AIM ->
Up to and including the line with "LID_ROUND, 2, 50)", please set down the entries below exactly, starting from the first line.

▶

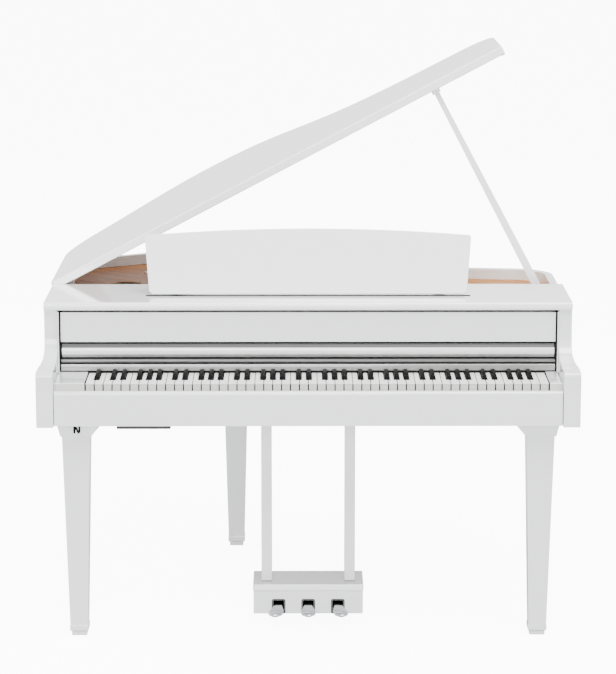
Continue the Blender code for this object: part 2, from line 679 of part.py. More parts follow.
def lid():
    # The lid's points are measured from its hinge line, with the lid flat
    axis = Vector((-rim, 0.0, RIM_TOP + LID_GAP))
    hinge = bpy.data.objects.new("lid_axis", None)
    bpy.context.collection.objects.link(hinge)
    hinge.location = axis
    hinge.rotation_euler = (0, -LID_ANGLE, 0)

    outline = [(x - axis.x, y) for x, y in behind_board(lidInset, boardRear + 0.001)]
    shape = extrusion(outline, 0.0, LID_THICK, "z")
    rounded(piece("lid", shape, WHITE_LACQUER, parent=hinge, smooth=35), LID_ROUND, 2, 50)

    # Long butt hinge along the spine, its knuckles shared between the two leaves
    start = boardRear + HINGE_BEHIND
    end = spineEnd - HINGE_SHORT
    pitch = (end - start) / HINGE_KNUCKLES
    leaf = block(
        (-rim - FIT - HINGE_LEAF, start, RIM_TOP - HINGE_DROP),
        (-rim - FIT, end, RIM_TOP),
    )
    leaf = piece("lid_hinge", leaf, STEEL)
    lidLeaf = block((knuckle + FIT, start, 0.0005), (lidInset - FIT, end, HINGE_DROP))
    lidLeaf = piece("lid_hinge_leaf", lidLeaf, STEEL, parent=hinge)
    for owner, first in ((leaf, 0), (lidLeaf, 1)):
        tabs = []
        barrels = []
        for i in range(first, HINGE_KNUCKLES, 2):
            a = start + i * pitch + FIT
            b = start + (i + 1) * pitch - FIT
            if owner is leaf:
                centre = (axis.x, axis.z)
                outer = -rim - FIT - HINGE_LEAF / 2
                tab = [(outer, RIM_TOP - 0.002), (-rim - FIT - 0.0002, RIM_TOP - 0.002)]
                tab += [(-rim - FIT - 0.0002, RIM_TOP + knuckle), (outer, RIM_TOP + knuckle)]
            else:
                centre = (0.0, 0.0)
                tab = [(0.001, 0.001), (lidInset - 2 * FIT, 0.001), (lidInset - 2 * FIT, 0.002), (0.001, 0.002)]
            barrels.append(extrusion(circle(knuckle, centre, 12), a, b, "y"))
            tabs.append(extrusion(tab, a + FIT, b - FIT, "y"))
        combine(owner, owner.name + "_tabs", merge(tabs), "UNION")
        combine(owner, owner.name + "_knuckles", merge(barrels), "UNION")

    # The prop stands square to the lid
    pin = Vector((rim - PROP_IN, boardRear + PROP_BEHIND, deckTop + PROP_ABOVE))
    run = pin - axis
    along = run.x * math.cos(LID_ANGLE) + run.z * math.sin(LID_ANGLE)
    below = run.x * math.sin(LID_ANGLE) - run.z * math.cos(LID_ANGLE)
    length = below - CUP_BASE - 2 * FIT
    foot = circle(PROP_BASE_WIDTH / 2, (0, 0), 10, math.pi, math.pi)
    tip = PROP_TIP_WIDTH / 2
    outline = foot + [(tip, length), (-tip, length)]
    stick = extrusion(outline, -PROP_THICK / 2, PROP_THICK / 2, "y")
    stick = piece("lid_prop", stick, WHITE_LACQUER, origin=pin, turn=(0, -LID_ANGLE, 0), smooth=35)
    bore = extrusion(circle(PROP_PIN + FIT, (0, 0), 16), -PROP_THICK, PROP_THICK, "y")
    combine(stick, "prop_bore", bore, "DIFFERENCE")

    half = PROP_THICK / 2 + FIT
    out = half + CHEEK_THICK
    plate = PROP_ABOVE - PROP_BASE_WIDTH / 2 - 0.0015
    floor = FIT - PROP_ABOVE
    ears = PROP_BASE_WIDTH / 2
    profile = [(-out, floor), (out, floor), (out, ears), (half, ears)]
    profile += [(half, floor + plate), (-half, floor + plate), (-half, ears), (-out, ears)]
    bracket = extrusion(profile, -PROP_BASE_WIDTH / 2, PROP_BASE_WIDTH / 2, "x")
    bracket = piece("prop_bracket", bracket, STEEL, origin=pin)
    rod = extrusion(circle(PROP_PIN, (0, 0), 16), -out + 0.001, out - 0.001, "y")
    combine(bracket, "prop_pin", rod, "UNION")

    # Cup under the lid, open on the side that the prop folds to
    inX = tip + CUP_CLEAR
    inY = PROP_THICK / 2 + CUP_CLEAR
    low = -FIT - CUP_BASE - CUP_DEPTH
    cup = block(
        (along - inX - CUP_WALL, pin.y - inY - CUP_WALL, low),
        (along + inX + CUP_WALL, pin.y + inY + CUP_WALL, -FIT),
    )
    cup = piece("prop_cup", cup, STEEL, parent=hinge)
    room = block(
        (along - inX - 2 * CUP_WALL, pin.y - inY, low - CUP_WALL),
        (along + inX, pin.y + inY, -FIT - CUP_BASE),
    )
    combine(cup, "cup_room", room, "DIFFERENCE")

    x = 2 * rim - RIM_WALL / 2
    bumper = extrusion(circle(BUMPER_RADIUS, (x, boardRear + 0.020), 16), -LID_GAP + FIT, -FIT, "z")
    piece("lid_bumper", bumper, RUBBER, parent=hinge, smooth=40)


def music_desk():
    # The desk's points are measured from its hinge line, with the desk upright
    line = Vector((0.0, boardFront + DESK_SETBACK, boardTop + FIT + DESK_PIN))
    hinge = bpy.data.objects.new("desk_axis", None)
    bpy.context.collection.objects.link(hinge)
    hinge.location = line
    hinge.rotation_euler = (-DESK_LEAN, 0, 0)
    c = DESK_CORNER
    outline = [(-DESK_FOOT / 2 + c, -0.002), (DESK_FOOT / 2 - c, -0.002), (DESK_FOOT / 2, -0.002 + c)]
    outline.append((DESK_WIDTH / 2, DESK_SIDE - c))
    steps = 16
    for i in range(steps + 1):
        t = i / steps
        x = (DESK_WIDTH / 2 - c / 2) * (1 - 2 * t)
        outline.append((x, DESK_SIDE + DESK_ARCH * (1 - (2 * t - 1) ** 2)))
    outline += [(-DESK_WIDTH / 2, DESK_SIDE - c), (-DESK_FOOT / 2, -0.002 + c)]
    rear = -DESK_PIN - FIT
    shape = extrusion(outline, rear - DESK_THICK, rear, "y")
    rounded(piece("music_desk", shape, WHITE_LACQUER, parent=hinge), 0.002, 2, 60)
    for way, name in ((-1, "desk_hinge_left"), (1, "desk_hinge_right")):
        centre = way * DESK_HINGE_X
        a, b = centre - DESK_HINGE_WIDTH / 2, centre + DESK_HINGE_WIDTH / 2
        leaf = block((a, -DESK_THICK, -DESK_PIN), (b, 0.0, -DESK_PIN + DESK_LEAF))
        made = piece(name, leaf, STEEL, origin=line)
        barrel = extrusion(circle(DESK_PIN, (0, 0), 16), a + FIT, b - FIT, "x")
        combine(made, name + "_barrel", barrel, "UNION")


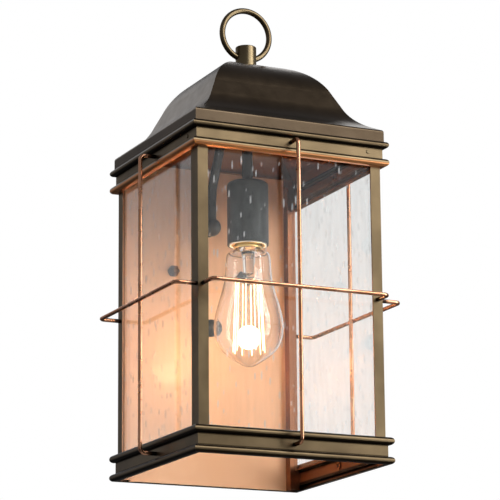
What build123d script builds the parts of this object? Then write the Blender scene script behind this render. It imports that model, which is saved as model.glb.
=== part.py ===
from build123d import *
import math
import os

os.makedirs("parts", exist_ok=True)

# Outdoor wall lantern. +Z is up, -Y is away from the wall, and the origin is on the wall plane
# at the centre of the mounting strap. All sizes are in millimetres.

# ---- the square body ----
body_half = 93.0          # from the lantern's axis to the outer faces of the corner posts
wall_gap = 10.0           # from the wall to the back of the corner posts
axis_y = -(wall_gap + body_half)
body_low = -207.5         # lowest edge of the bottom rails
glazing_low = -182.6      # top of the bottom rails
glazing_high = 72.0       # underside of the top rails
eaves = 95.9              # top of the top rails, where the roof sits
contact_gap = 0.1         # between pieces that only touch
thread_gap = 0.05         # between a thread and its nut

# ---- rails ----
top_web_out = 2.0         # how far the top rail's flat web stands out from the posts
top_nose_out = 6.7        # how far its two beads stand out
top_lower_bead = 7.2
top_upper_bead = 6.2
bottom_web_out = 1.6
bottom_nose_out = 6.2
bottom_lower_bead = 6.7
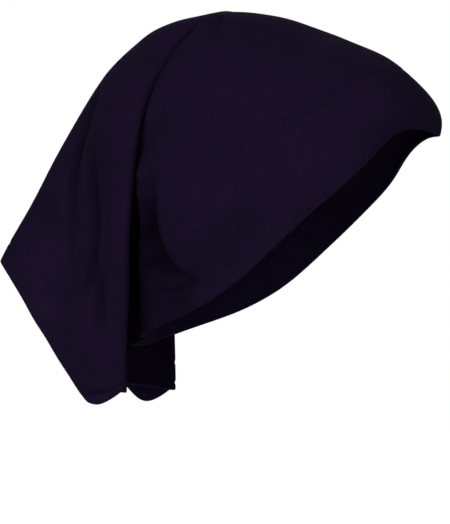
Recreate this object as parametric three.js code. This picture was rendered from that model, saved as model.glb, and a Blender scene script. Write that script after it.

◀

SOLUTION ->
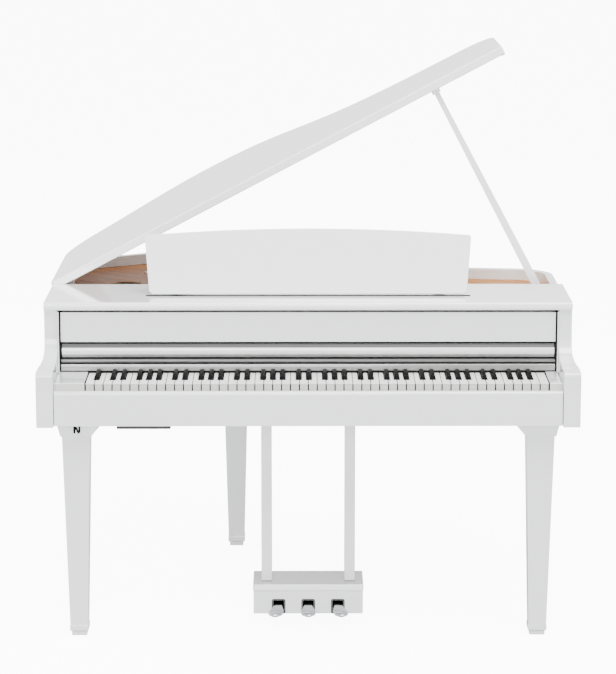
Continue the Blender code for this object: part 2, from line 679 of part.py. More parts follow.
def lid():
    # The lid's points are measured from its hinge line, with the lid flat
    axis = Vector((-rim, 0.0, RIM_TOP + LID_GAP))
    hinge = bpy.data.objects.new("lid_axis", None)
    bpy.context.collection.objects.link(hinge)
    hinge.location = axis
    hinge.rotation_euler = (0, -LID_ANGLE, 0)

    outline = [(x - axis.x, y) for x, y in behind_board(lidInset, boardRear + 0.001)]
    shape = extrusion(outline, 0.0, LID_THICK, "z")
    rounded(piece("lid", shape, WHITE_LACQUER, parent=hinge, smooth=35), LID_ROUND, 2, 50)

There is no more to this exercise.